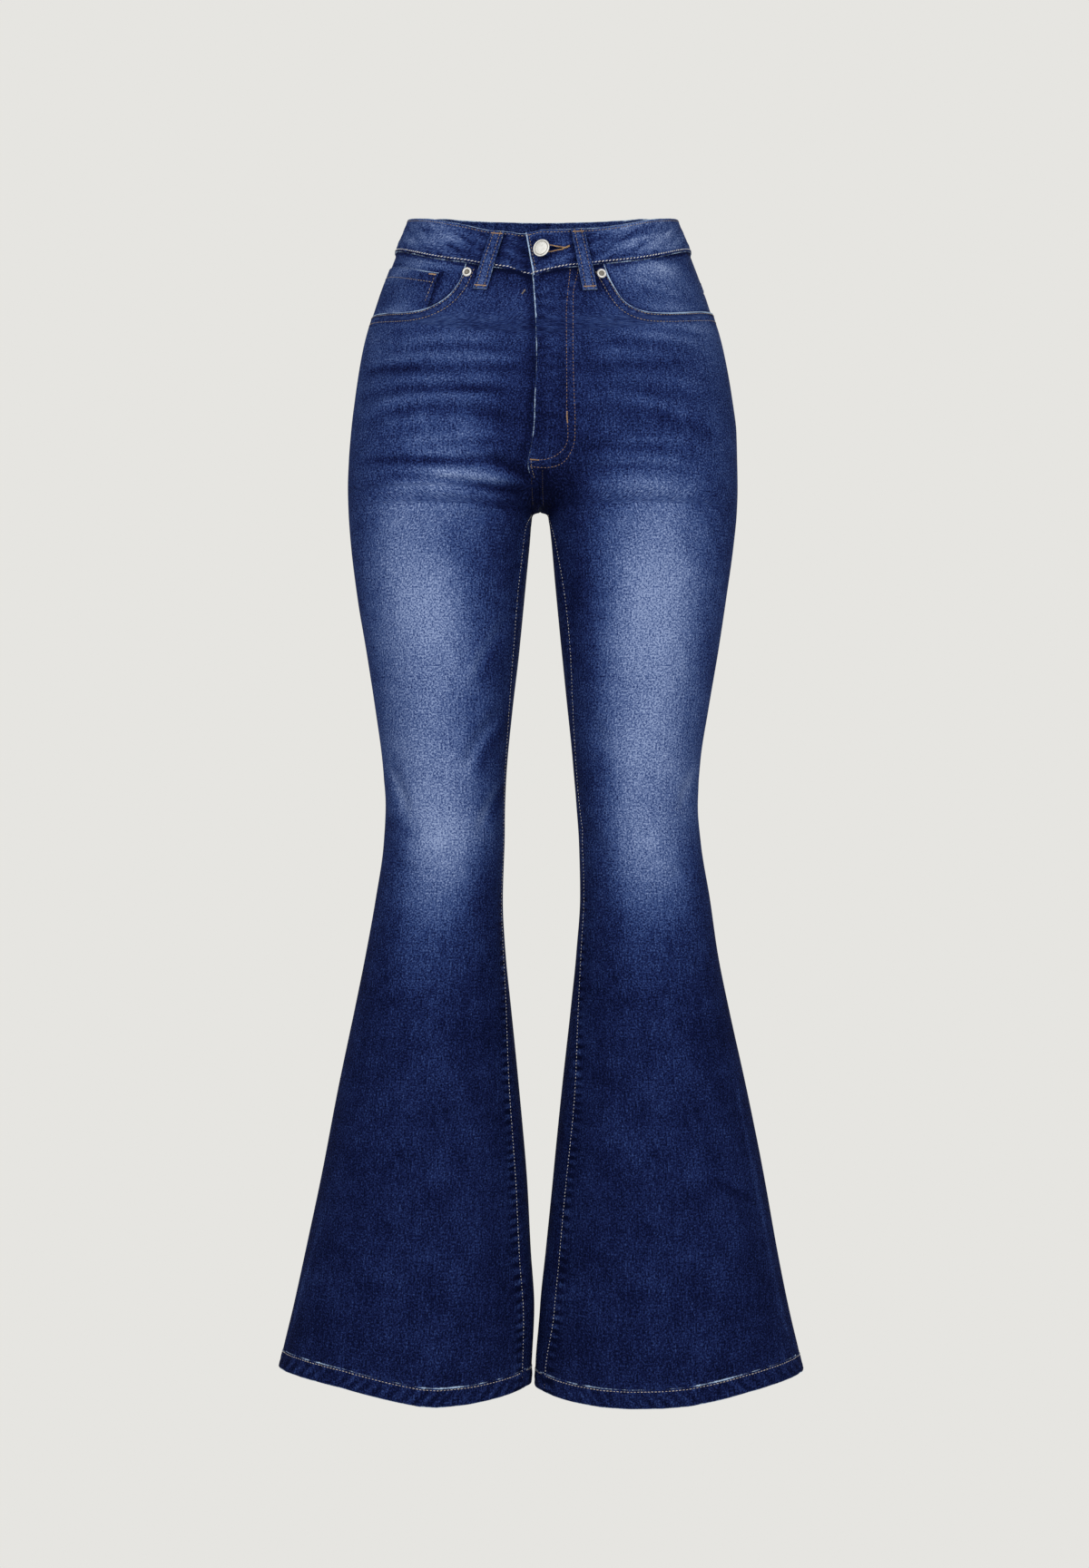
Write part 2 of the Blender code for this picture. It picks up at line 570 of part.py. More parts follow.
def keep_apart(side, points):
    """Near and below the crotch each side stays on its own side of the centre."""
    gap = SEAM / 2
    low = points[..., 2] < -258.0
    near = low & (points[..., 2] > -300.0)
    if side == "left":
        points[..., 0] = np.where(near, np.maximum(points[..., 0], -2.0 + gap), points[..., 0])
    else:
        points[..., 0] = np.where(near, np.minimum(points[..., 0], -2.0 - gap), points[..., 0])
    return points


def front_panel(side):
    scoop = SCOOP_LEFT if side == "left" else SCOOP_RIGHT
    seam = LEFT_SEAM if side == "left" else RIGHT_SEAM
    edge_gap = 0.0009
    rows = [(q, min(w, 1 - edge_gap), e, CLOTH) for q, w, e in scoop]
    rows += [(q, 1 - edge_gap, e, CLOTH) for q, e in HIP_ROWS_FRONT]
    rows += [(q, 1 - edge_gap, q, thick) for q, thick in leg_rows()]
    w_rows = []
    q_rows = []
    out_rows = []
    for n, (q_start, w_end, q_end, _) in enumerate(rows):
        fly = float(between(FLY_EDGE, q_start)) if q_start > CROTCH else 0.0
        lap = FLY_LAP if q_start > LAP_END else 0.0
        fly = max(fly, edge_gap)
        if side == "left":
            start = -fly if fly > edge_gap else edge_gap
            w = start + (w_end - start) * np.array(FRONT_STEPS)
            out = np.zeros(len(w))
        else:
            # The right front steps in and runs on under the fly edge of the left.
            start = fly - lap
            under = (start, fly - 0.25 * lap if lap else 0.006, fly + 0.012, fly + 0.05)
            w = np.concatenate([under, np.linspace(fly + 0.05, w_end, len(FRONT_STEPS) - 3)[1:]])
            out = np.where((np.arange(len(w)) < 3) & (q_start > STEP_END), -LAP_STEP, 0.0)
            even = edge_gap + (w_end - edge_gap) * np.array(FRONT_STEPS)
            w = w + (even - w) * float(ease((CROTCH - q_start) / 120.0))
        t = (w - w[0]) / (w[-1] - w[0])
        q = q_start + (q_end - q_start) * t
        if n == 0:
            q = between(seam, w) - SEAM
            if side == "right":
                q[:4] = -43.1
        w_rows.append(w)
        q_rows.append(q)
        out_rows.append(out)
    w = np.array(w_rows)
    q = np.array(q_rows)
    out = np.array(out_rows)
    thick = np.array([row[3] for row in rows])[:, None]
    outer = keep_apart(side, skin(side, w, q, out))
    inner = keep_apart(side, skin(side, w, q, out - thick))
    obj = slab("front_" + side, outer, inner)
    paint(obj, DENIM, 0.0, 0.9)
    return obj


def back_panel(side):
    edge_gap = 0.0009
    rows = [(a, b, CLOTH) for a, b in HIP_ROWS_BACK]
    rows += [(q, q, thick) for q, thick in leg_rows()]
    t = np.array(BACK_STEPS)
    w = np.array([1 + edge_gap + (1 - 2 * edge_gap) * t for _ in rows])
    q = np.array([a + (b - a) * t for a, b, _ in rows])
    thick = np.array([row[2] for row in rows])[:, None]
    outer = keep_apart(side, skin(side, w, q, 0.0))
    inner = keep_apart(side, skin(side, w, q, -thick))
    obj = slab("back_" + side, outer, inner)
    paint(obj, DENIM, 0.0, 0.9)
    return obj


def yoke(side):
    edge_gap = 0.0009
    t = np.linspace(0, 1, 11)
    w = np.tile(1 + edge_gap + (1 - 2 * edge_gap) * t, (5, 1))
    top = np.full(11, BAND_SEAM - SEAM)
    low = YOKE_SEAM_SIDE + (YOKE_SEAM_BACK - YOKE_SEAM_SIDE) * t
    q = np.array([top + (low - top) * s for s in np.linspace(0, 1, 5)])
    obj = slab("yoke_" + side, skin(side, w, q, 0.0), skin(side, w, q, -CLOTH))
    paint(obj, DENIM, 0.0, 0.9)
    return obj


def pocket_facing(side):
    rows = FACING_LEFT if side == "left" else FACING_RIGHT
    t = np.linspace(0, 1, 8)
    w = np.array([a + (0.9991 - a) * t for a, _, _ in rows])
    q = np.array([b + (c - b) * t for _, b, c in rows])
    obj = slab("pocket_facing_" + side, skin(side, w, q, FACING_OUT), skin(side, w, q, FACING_IN))
    paint(obj, DENIM, 0.0, 0.9)
    return obj


def coin_pocket():
    t = np.linspace(0, 1, 9)
    edge = [(w, q) for _, w, q in SCOOP_RIGHT]
    w_top = 0.455 + (0.985 - 0.455) * t
    w_low = 0.478 + (0.985 - 0.478) * t
    q_top = -46.0 - 3.0 * t
    q_low = between(edge, w_low) + 1.0
    rows = np.linspace(0, 1, 5)
    w = np.array([w_top + (w_low - w_top) * s for s in rows])
    q = np.array([q_top + (q_low - q_top) * s for s in rows])
    obj = slab("coin_pocket", skin("right", w, q, COIN_OUT), skin("right", w, q, COIN_IN))
    paint(obj, DENIM, 0.0, 0.9)
    return obj


def waistband():
    """One strip from the over-end at the fly, round the left side and the back, to the under-end."""
    over = np.array((-0.02, 0.0, 0.03, 0.07, 0.13, 0.2))
    left = np.concatenate([over, np.linspace(0.27, 1.95, 24)])
    right = np.concatenate([np.linspace(1.95, 0.22, 25), (0.15, 0.118, 0.1, 0.06, 0.0, -0.06, -0.11)])
    grids = {}
    for name, w in (("left", left), ("right", right)):
        seam = between(LEFT_SEAM if name == "left" else RIGHT_SEAM, w)
        steps = np.array((0.0, 0.34, 0.67, 1.0))
        q = steps[:, None] * seam[None, :]
        wide = np.tile(w, (4, 1))
        step = np.zeros(len(w))
        if name == "right":
            step = -UNDER_STEP * ease((0.15 - w) / 0.04)
        grids[name] = [skin(name, wide, q, step + BAND_OUT), skin(name, wide, q, step + BAND_IN)]
    # The over-end is cut on a slant.
    steps = np.array((0.0, 0.34, 0.67, 1.0))
    end_w = -0.077 + 0.04 * steps
    end_q = -42.5 * steps
    near_w = -0.05 + 0.015 * steps
    near_q = -41.0 * steps
    ends = []
    for out in (BAND_OUT, BAND_IN):
        ends.append(np.stack([skin("left", end_w, end_q, out), skin("left", near_w, near_q, out)], 1))
    seam_back = skin("left", np.full(4, 2.0), steps * BAND_SEAM, BAND_OUT)[:, None]
    seam_in = skin("left", np.full(4, 2.0), steps * BAND_SEAM, BAND_IN)[:, None]
    outer = np.concatenate([ends[0], grids["left"][0], seam_back, grids["right"][0]], 1)
    inner = np.concatenate([ends[1], grids["left"][1], seam_in, grids["right"][1]], 1)
    band = slab("waistband", outer, inner)
    paint(band, DENIM, 0.0, 0.9)
    # The keyhole buttonhole goes through the over-end only.
    hole_w = np.array((-0.016, -0.012, 0.0, 0.012, 0.018, 0.026, 0.122, 0.126))
    hole_half = np.array((0.6, 2.4, 3.2, 2.4, 1.2, 0.8, 0.8, 0.4))
    rows = np.array((-1.0, 1.0))
    q = BUTTON_Q + rows[:, None] * hole_half[None, :]
    wide = np.tile(hole_w, (2, 1))
    cutter = slab("buttonhole", skin("left", wide, q, 3.0), skin("left", wide, q, BAND_IN - 0.18), True)
    cutter.hide_render = True
    cutter.display_type = "WIRE"
    cut = band.modifiers.new("buttonhole", "BOOLEAN")
    cut.operation = "DIFFERENCE"
    cut.solver = "EXACT"
    cut.object = cutter
    return band


def belt_loop(name):
    side, w_top, w_low = LOOPS[name]
    path = np.array(LOOP_PATH)
    t = (path[:, 0] - path[0, 0]) / (path[-1, 0] - path[0, 0])
    w_mid = w_top + (w_low - w_top) * t
    half = 0.5 * LOOP_WIDE / 195.0 if w_top < 1 else 0.5 * LOOP_WIDE / 185.0
    w = w_mid[:, None] + half * np.array((-1.0, 0.0, 1.0))[None, :]
    q = np.tile(path[:, :1], (1, 3))
    lift = np.tile(path[:, 1:2], (1, 3))
    obj = slab(name, skin(side, w, q, lift + LOOP_CLOTH), skin(side, w, q, lift))
    paint(obj, DENIM, 0.0, 0.9)
    return obj


def back_pocket(side):
    across = np.linspace(-1, 1, 11)
    down = np.linspace(0, 1, 10)
    low = POCKET_SIDE + (POCKET_TIP - POCKET_SIDE) * (1 - abs(across))
    q = POCKET_TOP + (low[None, :] - POCKET_TOP) * down[:, None]
    w = np.zeros(q.shape)
    for i, row in enumerate(q):
        wide = POCKET_WIDE_TOP + (POCKET_WIDE_LOW - POCKET_WIDE_TOP) * down[i]
        for j, at in enumerate(row):
            w[i, j] = POCKET_W + across[j] * wide / length_of(side, at, 1.0, 2.0)
    obj = slab("back_pocket_" + side, skin(side, w, q, 1.9), skin(side, w, q, 0.6))
    paint(obj, DENIM, 0.0, 0.9)
    return obj


def zip_tape():
    """Both tapes and the closed teeth between them, behind the fly."""
    across = np.array((-0.04, 0.022, 0.026, 0.048, 0.052, 0.11))
    raised = np.array((0.0, 0.0, 1.3, 1.3, 0.0, 0.0))
    q = np.array((-46.0, -52.0, -75.0, -100.0, -125.0, -150.0, -175.0, -200.0, -222.0))
    w = np.tile(across, (len(q), 1))
    rows = np.tile(q[:, None], (1, len(across)))
    out = np.tile(raised, (len(q), 1)) - 6.0
    obj = slab("zip_tape", skin("left", w, rows, out), skin("left", w, rows, -6.8))
    paint(obj, (0.03, 0.04, 0.09), 0.0, 0.8)
    return obj


def zip_slider():
    w = np.tile(np.array((0.024, 0.037, 0.05)), (4, 1))
    q = np.tile(np.array((-50.0, -52.0, -60.0, -62.0))[:, None], (1, 3))
    out = np.array((-3.6, -2.9, -2.9, -3.6))[:, None] + np.zeros((1, 3))
    obj = slab("zip_slider", skin("left", w, q, out), skin("left", w, q, -4.35))
    paint(obj, METAL, 1.0, 0.35)
    return obj


def button():
    place = skin("left", np.array([BUTTON_W]), np.array([BUTTON_Q]), 0.0)[0]
    up = skin("left", np.array([BUTTON_W]), np.array([BUTTON_Q]), 1.0)[0] - place
    up = Matrix.Rotation(math.radians(4), 3, "Z") @ Vector(up)
    profile = (
        (0.0, -2.2), (2.0, -2.2), (2.0, 1.5), (5.6, 1.5), (8.0, 1.9), (8.35, 2.5), (8.2, 3.2), (7.5, 3.7),
        (6.7, 3.5), (6.0, 3.0), (4.2, 2.9), (3.4, 3.3), (2.0, 3.5), (0.0, 3.55),
    )
    obj = turned("button", place, up, profile, 20)
    paint(obj, METAL, 1.0, 0.3)
    return obj


def rivet(name):
    side, w = RIVET_W[name]
    place = skin(side, np.array([w]), np.array([RIVET_Q]), 0.0)[0]
    up = skin(side, np.array([w]), np.array([RIVET_Q]), 1.0)[0] - place
    profile = (
        (0.0, 0.35), (3.4, 0.35), (3.9, 0.7), (3.8, 1.3), (3.2, 1.8), (2.4, 1.9), (1.9, 1.5), (1.5, 1.1),
        (0.0, 1.1),
    )
    obj = turned(name, place, up, profile, 14)
    paint(obj, METAL, 1.0, 0.35)
    return obj


clear_scene()
for part_side in ("left", "right"):
    front_panel(part_side)
    back_panel(part_side)
    yoke(part_side)
    pocket_facing(part_side)
    back_pocket(part_side)
coin_pocket()
waistband()
for loop_name in LOOPS:
    belt_loop(loop_name)
zip_tape()
zip_slider()
button()
for rivet_name in RIVET_W:
    rivet(rivet_name)
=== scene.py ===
"""Looks of the flared jeans: cloth panels with their folds, fades and wear, and the sewn rows, buttonhole,
button and rivets."""

import math

import bpy
import numpy as np
from mathutils import Matrix, Vector
from mathutils.kdtree import KDTree


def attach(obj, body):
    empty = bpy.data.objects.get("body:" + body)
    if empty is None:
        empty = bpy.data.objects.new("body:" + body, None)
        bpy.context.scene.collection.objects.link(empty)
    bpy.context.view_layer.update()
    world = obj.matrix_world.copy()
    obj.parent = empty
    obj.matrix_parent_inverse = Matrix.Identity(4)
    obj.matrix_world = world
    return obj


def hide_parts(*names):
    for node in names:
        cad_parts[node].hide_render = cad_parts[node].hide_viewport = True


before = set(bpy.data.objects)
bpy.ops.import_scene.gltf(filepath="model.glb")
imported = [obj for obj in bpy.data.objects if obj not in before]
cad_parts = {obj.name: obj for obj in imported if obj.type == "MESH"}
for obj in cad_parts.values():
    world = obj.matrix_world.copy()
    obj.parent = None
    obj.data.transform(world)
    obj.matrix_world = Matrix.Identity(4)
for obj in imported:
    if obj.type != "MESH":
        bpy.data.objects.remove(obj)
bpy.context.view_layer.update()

# Sizes are in millimetres until a mesh is made. +Z is up, the front faces -Y, +X is the wearer's left.
MM = 0.001
CLOTH = 1.5
HEM_DEEP = 16.0
SIDES = ("left", "right")

# Levels along the garment, measured down from the top of the waistband at the side seams.
CROTCH = -273.0
BAND_SEAM = -34.0
TILT_END = -190.0
HEM = -1063.0
HEM_START = -880.0
# How far the waist dips at the front and rises at the back, and how deep it is to either.
FRONT_DIP = 31.0
BACK_LIFT = 19.0
WAIST_FRONT = 92.0
WAIST_BACK = 98.0
# How far the waist's edge lies off that even curve, as (waist's y, shift), and how much lower its under-end is.
WAIST_SHIFT = (
    (-95, -0.2), (-92, -0.2), (-88, -0.7), (-84, -0.3), (-79, 0.4), (-72, 0.8), (-66, 0.3), (-61, -0.3),
    (-53, -1.7), (-38, -3.2), (-21, -3.8), (-10, -3), (0, -1), (12, 0.2), (25, 1.5), (35, 2.9), (45, 4.4),
    (55, 5.7), (62, 6.2), (68, 6.2), (74, 5.2), (80, 3.8), (84, 3), (88, 1.8), (92, 0.7), (95, 0),
    (98, -1.1),
)
UNDER_DROP = 2.6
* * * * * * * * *
» Exercise task
In the listing above, locate the line containing "clear_scene()" and the line containing "obj.matrix_parent_inverse = Matrix.Identity(4)". Transcribe those two lines and everything between them, exactly as written.

» Completed exercise
clear_scene()
for part_side in ("left", "right"):
    front_panel(part_side)
    back_panel(part_side)
    yoke(part_side)
    pocket_facing(part_side)
    back_pocket(part_side)
coin_pocket()
waistband()
for loop_name in LOOPS:
    belt_loop(loop_name)
zip_tape()
zip_slider()
button()
for rivet_name in RIVET_W:
    rivet(rivet_name)
=== scene.py ===
"""Looks of the flared jeans: cloth panels with their folds, fades and wear, and the sewn rows, buttonhole,
button and rivets."""

import math

import bpy
import numpy as np
from mathutils import Matrix, Vector
from mathutils.kdtree import KDTree


def attach(obj, body):
    empty = bpy.data.objects.get("body:" + body)
    if empty is None:
        empty = bpy.data.objects.new("body:" + body, None)
        bpy.context.scene.collection.objects.link(empty)
    bpy.context.view_layer.update()
    world = obj.matrix_world.copy()
    obj.parent = empty
    obj.matrix_parent_inverse = Matrix.Identity(4)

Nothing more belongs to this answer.